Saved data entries
#####
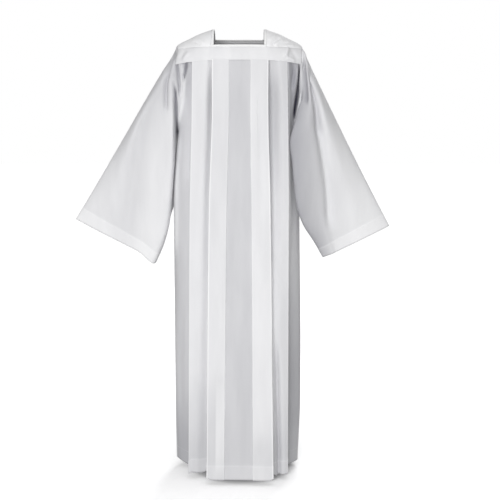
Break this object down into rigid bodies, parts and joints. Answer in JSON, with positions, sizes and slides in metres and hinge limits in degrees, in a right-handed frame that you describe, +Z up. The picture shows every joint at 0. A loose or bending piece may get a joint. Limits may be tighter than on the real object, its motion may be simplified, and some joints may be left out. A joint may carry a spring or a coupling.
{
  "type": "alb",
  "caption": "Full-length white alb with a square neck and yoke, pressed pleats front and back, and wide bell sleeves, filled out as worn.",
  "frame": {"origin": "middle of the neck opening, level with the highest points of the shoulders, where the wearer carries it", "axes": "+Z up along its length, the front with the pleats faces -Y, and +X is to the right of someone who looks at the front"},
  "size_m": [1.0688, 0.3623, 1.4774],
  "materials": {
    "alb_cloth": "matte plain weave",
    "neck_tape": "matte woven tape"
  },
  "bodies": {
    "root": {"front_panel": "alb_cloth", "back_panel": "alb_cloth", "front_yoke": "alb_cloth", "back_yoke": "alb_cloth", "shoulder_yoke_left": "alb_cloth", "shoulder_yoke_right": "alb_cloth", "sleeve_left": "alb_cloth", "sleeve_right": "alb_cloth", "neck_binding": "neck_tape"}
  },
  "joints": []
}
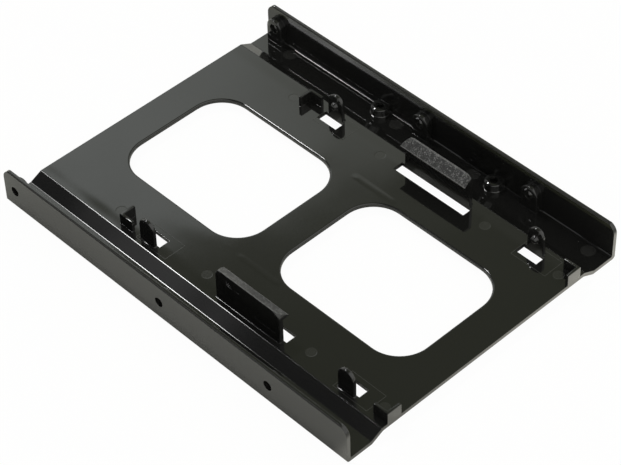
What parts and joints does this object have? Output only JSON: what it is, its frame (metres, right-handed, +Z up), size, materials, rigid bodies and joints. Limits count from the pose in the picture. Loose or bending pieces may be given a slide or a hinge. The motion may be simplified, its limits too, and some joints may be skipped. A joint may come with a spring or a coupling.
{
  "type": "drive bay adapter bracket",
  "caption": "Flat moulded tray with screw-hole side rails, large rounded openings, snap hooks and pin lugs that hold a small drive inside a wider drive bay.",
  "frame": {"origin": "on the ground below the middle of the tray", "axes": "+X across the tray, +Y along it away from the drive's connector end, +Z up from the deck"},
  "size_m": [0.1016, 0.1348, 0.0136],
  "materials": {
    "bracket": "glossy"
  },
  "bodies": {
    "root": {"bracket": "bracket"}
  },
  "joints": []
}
#####
**WHAT NEEDS TO BE DONE:**
Output the records above in their entirety, exactly.

**WRITTEN REPLY:**
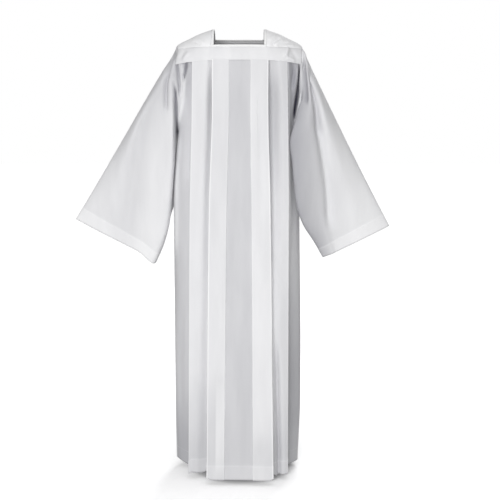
Break this object down into rigid bodies, parts and joints. Answer in JSON, with positions, sizes and slides in metres and hinge limits in degrees, in a right-handed frame that you describe, +Z up. The picture shows every joint at 0. A loose or bending piece may get a joint. Limits may be tighter than on the real object, its motion may be simplified, and some joints may be left out. A joint may carry a spring or a coupling.
{
  "type": "alb",
  "caption": "Full-length white alb with a square neck and yoke, pressed pleats front and back, and wide bell sleeves, filled out as worn.",
  "frame": {"origin": "middle of the neck opening, level with the highest points of the shoulders, where the wearer carries it", "axes": "+Z up along its length, the front with the pleats faces -Y, and +X is to the right of someone who looks at the front"},
  "size_m": [1.0688, 0.3623, 1.4774],
  "materials": {
    "alb_cloth": "matte plain weave",
    "neck_tape": "matte woven tape"
  },
  "bodies": {
    "root": {"front_panel": "alb_cloth", "back_panel": "alb_cloth", "front_yoke": "alb_cloth", "back_yoke": "alb_cloth", "shoulder_yoke_left": "alb_cloth", "shoulder_yoke_right": "alb_cloth", "sleeve_left": "alb_cloth", "sleeve_right": "alb_cloth", "neck_binding": "neck_tape"}
  },
  "joints": []
}
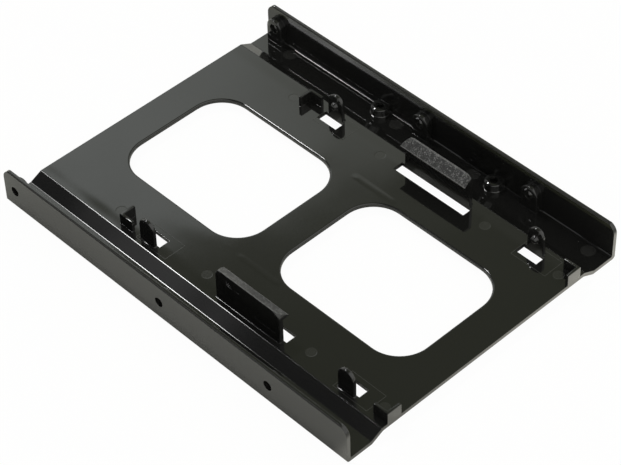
What parts and joints does this object have? Output only JSON: what it is, its frame (metres, right-handed, +Z up), size, materials, rigid bodies and joints. Limits count from the pose in the picture. Loose or bending pieces may be given a slide or a hinge. The motion may be simplified, its limits too, and some joints may be skipped. A joint may come with a spring or a coupling.
{
  "type": "drive bay adapter bracket",
  "caption": "Flat moulded tray with screw-hole side rails, large rounded openings, snap hooks and pin lugs that hold a small drive inside a wider drive bay.",
  "frame": {"origin": "on the ground below the middle of the tray", "axes": "+X across the tray, +Y along it away from the drive's connector end, +Z up from the deck"},
  "size_m": [0.1016, 0.1348, 0.0136],
  "materials": {
    "bracket": "glossy"
  },
  "bodies": {
    "root": {"bracket": "bracket"}
  },
  "joints": []
}